Dataset content:
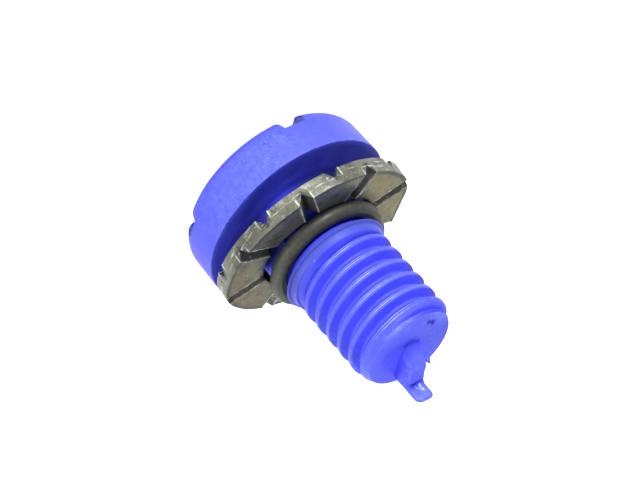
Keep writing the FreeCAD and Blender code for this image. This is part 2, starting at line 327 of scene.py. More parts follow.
steelFinish = {
    "grey": (0.138, 0.147, 0.102, 1),
    "dark": (0.052, 0.056, 0.036, 1),
    # Tan and brown are painted light and painted shade over the metal's tan tone.
    "tanLit": (0.208, 0.174, 0.052, 1),
    "brownShaded": (0.094, 0.077, 0.026, 1),
    "bright": (0.90, 0.90, 0.84, 1),
    # Dark of dirt, stains and grit, also used for the painted shade in the notches and the darkening by
    # the rim.
    "dirtAndShade": (0.018, 0.018, 0.016, 1),
    "fixed": {"Metallic": 0.12, "Specular IOR Level": 0.36},
    "grain": {"Scale": 700.0, "Pitting": 0.6},
    "specks": {"Scale": 1900.0, "Size": 0.13, "Share": 0.10},
    "speckStrength": 0.16,
    "roughness": (0.4, 1.0, 0.30, 0.50),
    "bump": {"Strength": 0.8, "Distance": 0.00003},
    # Where the painted light lies: both ends of the upper face, lit at one end and shaded at the other.
    "litEnds": (0.0060, 0.0085, 0.0, 0.95),
    "litFacing": (0.85, 0.97),
    "litToShaded": (-0.004, 0.006),
    "greyPatches": 0.4,
    "darkMarks": (0.05, 0.7, 0.0, 0.95),
    "stainNoise": {"Scale": 520.0, "Detail": 6.0, "Roughness": 0.65},
    "stains": (0.52, 0.66, 0.0, 0.72),
    "wearAndLight": (0.66, 0.94, 0.0, 0.9),
    "streakStretch": (1.0, 1.0, 9.0),
    "streakNoise": {"Scale": 420.0, "Detail": 4.0},
    "streaks": (0.60, 0.70, 0.0, 0.40),
    "streakFacing": (0.6, 0.3),
    "gritNoise": {"Scale": 3600.0, "Detail": 3.0},
    "brightGrit": (0.58, 0.74, 0.0, 0.16),
    "darkGrit": (0.44, 0.30, 0.0, 0.40),
}


def makeSteel(finish):
    material, tree, shader, grain, specks = startFinish("washerSteel", finish)
    mark = readMark(tree)
    coordinates = addNode(tree, "ShaderNodeTexCoord").outputs
    place = coordinates["Object"]
    facing = addNode(tree, "ShaderNodeSeparateXYZ", {"Vector": coordinates["Normal"]}).outputs["Z"]
    colour = mixColour(tree, grain["Patches"], finish["grey"], finish["dark"])

    # Painted light and reflection on the upper face at both ends, over the metal's tan tone:
    # lit tan at one end and shaded brown at the other, with grey patches.
    side = leftward(tree, place)
    litShare = spread(tree, calculate(tree, "ABSOLUTE", side), *finish["litEnds"])
    litShare = multiply(tree, litShare, spread(tree, facing, *finish["litFacing"]))
    litTone = mixColour(tree, spread(tree, side, *finish["litToShaded"]), finish["tanLit"], finish["brownShaded"])
    litTone = mixColour(tree, multiply(tree, grain["Patches"], finish["greyPatches"]), litTone, finish["grey"])
    colour = mixColour(tree, litShare, colour, litTone)

    # Bare bright metal on worn edges, with painted highlights on them and on the rim, and in
    # scratches along the side walls.
    wornAndLit = calculate(tree, "MAXIMUM", mark, 0.0)
    wornAndLit = multiply(tree, wornAndLit, spread(tree, grain["Height"], *finish["wearAndLight"]))
    stretched = {"Vector": place, "Scale": finish["streakStretch"]}
    stretched = addNode(tree, "ShaderNodeMapping", stretched).outputs["Vector"]
    scratched = spread(tree, noise(tree, stretched, finish["streakNoise"]), *finish["streaks"])
    onWall = spread(tree, calculate(tree, "ABSOLUTE", facing), *finish["streakFacing"])
    bare = calculate(tree, "MAXIMUM", wornAndLit, multiply(tree, scratched, onWall))

    # Painted shade in the notches and darkening by the rim where the mark is below zero, broad
    # stains, bare metal, specks and grit of both kinds.
    grit = noise(tree, place, finish["gritNoise"])
    layers = [
        (spread(tree, multiply(tree, mark, -1.0), *finish["darkMarks"]), "dirtAndShade"),
        (spread(tree, noise(tree, place, finish["stainNoise"]), *finish["stains"]), "dirtAndShade"),
        (bare, "bright"),
        (specks, "bright"),
        (spread(tree, grit, *finish["brightGrit"]), "bright"),
        (spread(tree, grit, *finish["darkGrit"]), "dirtAndShade"),
    ]
    paint(tree, shader, colour, finish, layers)
    return material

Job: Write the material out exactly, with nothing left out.

Complete answer:
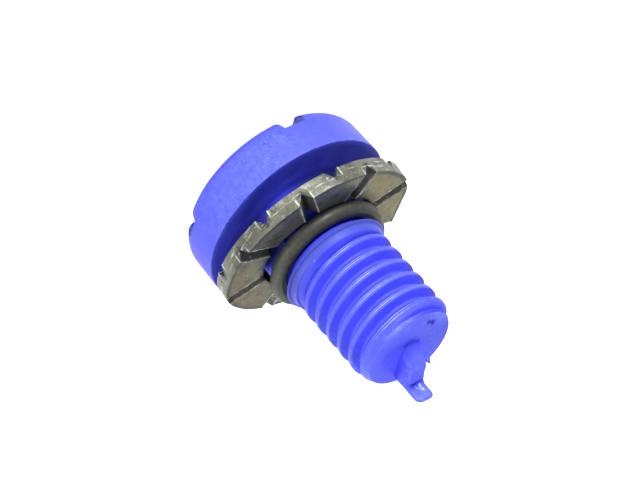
Keep writing the FreeCAD and Blender code for this image. This is part 2, starting at line 327 of scene.py. More parts follow.
steelFinish = {
    "grey": (0.138, 0.147, 0.102, 1),
    "dark": (0.052, 0.056, 0.036, 1),
    # Tan and brown are painted light and painted shade over the metal's tan tone.
    "tanLit": (0.208, 0.174, 0.052, 1),
    "brownShaded": (0.094, 0.077, 0.026, 1),
    "bright": (0.90, 0.90, 0.84, 1),
    # Dark of dirt, stains and grit, also used for the painted shade in the notches and the darkening by
    # the rim.
    "dirtAndShade": (0.018, 0.018, 0.016, 1),
    "fixed": {"Metallic": 0.12, "Specular IOR Level": 0.36},
    "grain": {"Scale": 700.0, "Pitting": 0.6},
    "specks": {"Scale": 1900.0, "Size": 0.13, "Share": 0.10},
    "speckStrength": 0.16,
    "roughness": (0.4, 1.0, 0.30, 0.50),
    "bump": {"Strength": 0.8, "Distance": 0.00003},
    # Where the painted light lies: both ends of the upper face, lit at one end and shaded at the other.
    "litEnds": (0.0060, 0.0085, 0.0, 0.95),
    "litFacing": (0.85, 0.97),
    "litToShaded": (-0.004, 0.006),
    "greyPatches": 0.4,
    "darkMarks": (0.05, 0.7, 0.0, 0.95),
    "stainNoise": {"Scale": 520.0, "Detail": 6.0, "Roughness": 0.65},
    "stains": (0.52, 0.66, 0.0, 0.72),
    "wearAndLight": (0.66, 0.94, 0.0, 0.9),
    "streakStretch": (1.0, 1.0, 9.0),
    "streakNoise": {"Scale": 420.0, "Detail": 4.0},
    "streaks": (0.60, 0.70, 0.0, 0.40),
    "streakFacing": (0.6, 0.3),
    "gritNoise": {"Scale": 3600.0, "Detail": 3.0},
    "brightGrit": (0.58, 0.74, 0.0, 0.16),
    "darkGrit": (0.44, 0.30, 0.0, 0.40),
}


def makeSteel(finish):
    material, tree, shader, grain, specks = startFinish("washerSteel", finish)
    mark = readMark(tree)
    coordinates = addNode(tree, "ShaderNodeTexCoord").outputs
    place = coordinates["Object"]
    facing = addNode(tree, "ShaderNodeSeparateXYZ", {"Vector": coordinates["Normal"]}).outputs["Z"]
    colour = mixColour(tree, grain["Patches"], finish["grey"], finish["dark"])

    # Painted light and reflection on the upper face at both ends, over the metal's tan tone:
    # lit tan at one end and shaded brown at the other, with grey patches.
    side = leftward(tree, place)
    litShare = spread(tree, calculate(tree, "ABSOLUTE", side), *finish["litEnds"])
    litShare = multiply(tree, litShare, spread(tree, facing, *finish["litFacing"]))
    litTone = mixColour(tree, spread(tree, side, *finish["litToShaded"]), finish["tanLit"], finish["brownShaded"])
    litTone = mixColour(tree, multiply(tree, grain["Patches"], finish["greyPatches"]), litTone, finish["grey"])
    colour = mixColour(tree, litShare, colour, litTone)

    # Bare bright metal on worn edges, with painted highlights on them and on the rim, and in
    # scratches along the side walls.
    wornAndLit = calculate(tree, "MAXIMUM", mark, 0.0)
    wornAndLit = multiply(tree, wornAndLit, spread(tree, grain["Height"], *finish["wearAndLight"]))
    stretched = {"Vector": place, "Scale": finish["streakStretch"]}
    stretched = addNode(tree, "ShaderNodeMapping", stretched).outputs["Vector"]
    scratched = spread(tree, noise(tree, stretched, finish["streakNoise"]), *finish["streaks"])
    onWall = spread(tree, calculate(tree, "ABSOLUTE", facing), *finish["streakFacing"])
    bare = calculate(tree, "MAXIMUM", wornAndLit, multiply(tree, scratched, onWall))

    # Painted shade in the notches and darkening by the rim where the mark is below zero, broad
    # stains, bare metal, specks and grit of both kinds.
    grit = noise(tree, place, finish["gritNoise"])
    layers = [
        (spread(tree, multiply(tree, mark, -1.0), *finish["darkMarks"]), "dirtAndShade"),
        (spread(tree, noise(tree, place, finish["stainNoise"]), *finish["stains"]), "dirtAndShade"),
        (bare, "bright"),
        (specks, "bright"),
        (spread(tree, grit, *finish["brightGrit"]), "bright"),
        (spread(tree, grit, *finish["darkGrit"]), "dirtAndShade"),
    ]
    paint(tree, shader, colour, finish, layers)
    return material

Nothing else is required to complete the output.